### WHAT TO DO
Pick every line from the data that holds the word "origin".

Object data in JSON
###

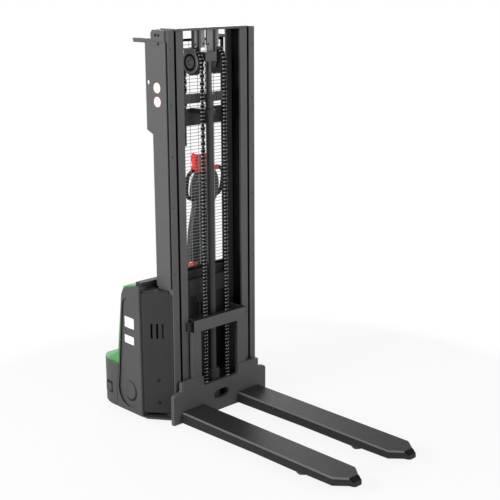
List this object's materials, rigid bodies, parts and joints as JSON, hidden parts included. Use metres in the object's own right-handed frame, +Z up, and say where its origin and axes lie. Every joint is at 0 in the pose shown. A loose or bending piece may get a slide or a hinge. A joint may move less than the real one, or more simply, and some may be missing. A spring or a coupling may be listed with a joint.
{
  "type": "electric pallet stacker",
  "caption": "Walk-behind electric stacker: two-stage mast with forks over support legs, offset tiller, body with battery, drive wheel and caster.",
  "frame": {"origin": "on the floor, under the middle of the whole machine's outline", "axes": "+X towards the fork tips, +Y to the operator's left, +Z up"},
  "size_m": [1.76, 0.8, 2.062],
  "materials": {
    "frame_steel": "satin powder coat, near black",
    "mast_steel": "satin powder coat, dark grey",
    "fork_steel": "satin powder coat, black",
    "panel_steel": "fine textured powder coat, charcoal",
    "cover_plastic": "moulded, fine grain, dark grey",
    "hood_plastic": "moulded, satin green",
    "screen_wire": "satin black",
    "barrel_paint": "satin black",
    "rod_chrome": "hard chromed, ground",
    "chain_steel": "oiled",
    "wheel_iron": "machined, oiled",
    "drive_tyre": "polyurethane tread",
    "roller_tread": "polyurethane tread",
    "tiller_plastic": "moulded, fine grain, black",
    "red_plastic": "moulded, glossy red",
    "battery_case": "moulded, black"
  },
  "bodies": {
    "chassis": {"base_frame": "frame_steel", "support_leg_left": "frame_steel", "support_leg_right": "frame_steel", "mast_rail_left": "mast_steel", "mast_rail_right": "mast_steel", "mast_tie_anchor": "frame_steel", "mast_tie_low": "frame_steel", "mast_side_plate_left": "mast_steel", "mast_side_plate_right": "mast_steel", "guard_bracket_left": "frame_steel", "guard_bracket_right": "frame_steel", "guard_screen": "screen_wire", "lift_barrel": "barrel_paint", "axle_plate": "frame_steel", "caster_post": "frame_steel", "battery_block": "battery_case", "side_cover_left": "cover_plastic", "side_cover_right": "cover_plastic", "centre_hood": "hood_plastic", "front_wall": "panel_steel", "lower_cover": "cover_plastic", "side_panel_left": "panel_steel", "side_panel_right": "panel_steel", "stop_button": "red_plastic", "chain_rear": "chain_steel"},
    "inner_mast": {"inner_rail_left": "mast_steel", "inner_rail_right": "mast_steel", "inner_tie_low": "frame_steel", "inner_tie_top": "frame_steel", "head_beam": "frame_steel", "rod_crosshead": "frame_steel", "lift_rod": "rod_chrome", "chain_wheels": "wheel_iron", "chain_wrap": "chain_steel", "chain_front": "chain_steel"},
    "carriage": {"carriage_plate": "frame_steel", "carriage_upright_left": "frame_steel", "carriage_upright_right": "frame_steel", "carriage_crossbar": "frame_steel", "carriage_cheek_left": "frame_steel", "carriage_cheek_right": "frame_steel", "fork_left": "fork_steel", "fork_right": "fork_steel"},
    "drive_unit": {"drive_case": "wheel_iron", "tiller_bracket": "frame_steel"},
    "drive_wheel": {"drive_wheel": "drive_tyre"},
    "tiller": {"tiller_arm": "tiller_plastic", "tiller_head": "tiller_plastic", "tiller_handles": "tiller_plastic", "belly_switch": "red_plastic"},
    "caster": {"caster_fork": "frame_steel"},
    "caster_wheel": {"caster_wheel": "drive_tyre"},
    "load_roller_left": {"load_roller_left": "roller_tread"},
    "load_roller_right": {"load_roller_right": "roller_tread"}
  },
  "joints": [
    {"name": "mast_lift", "type": "slide", "parent": "chassis", "child": "inner_mast", "axis": [0, 0, 1], "range_m": [0, 1.44], "deforming": ["chain_rear"]},
    {"name": "carriage_lift", "type": "slide", "parent": "inner_mast", "child": "carriage", "axis": [0, 0, 1], "range_m": [0, 1.44], "deforming": ["chain_front"]},
    {"name": "steering", "type": "hinge", "parent": "chassis", "child": "drive_unit", "pos_m": [-0.755, 0.25, 0.246], "axis": [0, 0, 1], "range_deg": [-90, 90]},
    {"name": "drive_wheel_spin", "type": "hinge", "parent": "drive_unit", "child": "drive_wheel", "pos_m": [-0.755, 0.25, 0.105], "axis": [0, 1, 0], "continuous": true},
    {"name": "tiller_tilt", "type": "hinge", "parent": "drive_unit", "child": "tiller", "pos_m": [-0.79, 0.25, 0.392], "axis": [0, -1, 0], "range_deg": [0, 84]},
    {"name": "caster_swivel", "type": "hinge", "parent": "chassis", "child": "caster", "pos_m": [-0.75, -0.272, 0.166], "axis": [0, 0, 1], "continuous": true},
    {"name": "caster_wheel_spin", "type": "hinge", "parent": "caster", "child": "caster_wheel", "pos_m": [-0.786, -0.272, 0.0625], "axis": [0, 1, 0], "continuous": true},
    {"name": "load_roller_left_spin", "type": "hinge", "parent": "chassis", "child": "load_roller_left", "pos_m": [0.542, 0.2025, 0.037], "axis": [0, 1, 0], "continuous": true},
    {"name": "load_roller_right_spin", "type": "hinge", "parent": "chassis", "child": "load_roller_right", "pos_m": [0.542, -0.2025, 0.037], "axis": [0, 1, 0], "continuous": true}
  ],
  "couplings": [
    {"joint": "carriage_lift", "follows": "mast_lift", "ratio": 1}
  ]
}
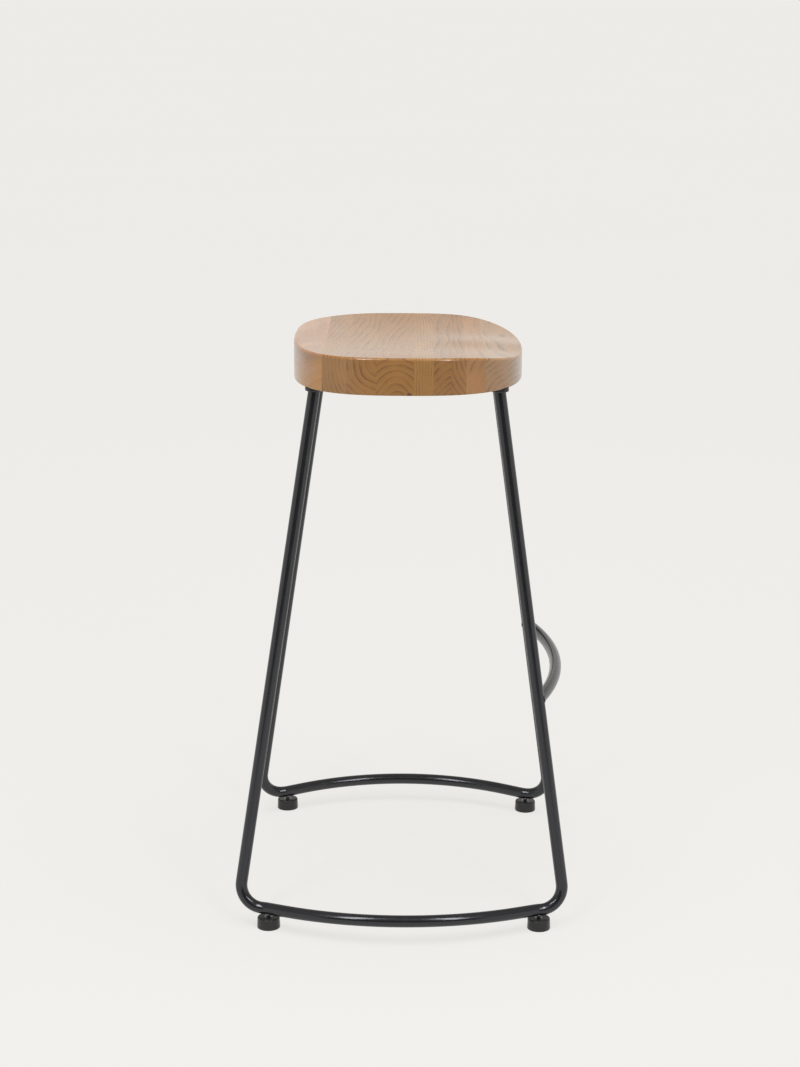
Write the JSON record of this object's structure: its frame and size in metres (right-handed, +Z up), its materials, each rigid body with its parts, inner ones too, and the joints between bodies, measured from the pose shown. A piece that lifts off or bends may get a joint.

###

### COMPLETED TASK
List this object's materials, rigid bodies, parts and joints as JSON, hidden parts included. Use metres in the object's own right-handed frame, +Z up, and say where its origin and axes lie. Every joint is at 0 in the pose shown. A loose or bending piece may get a slide or a hinge. A joint may move less than the real one, or more simply, and some may be missing. A spring or a coupling may be listed with a joint.
  "frame": {"origin": "on the floor, under the middle of the whole machine's outline", "axes": "+X towards the fork tips, +Y to the operator's left, +Z up"},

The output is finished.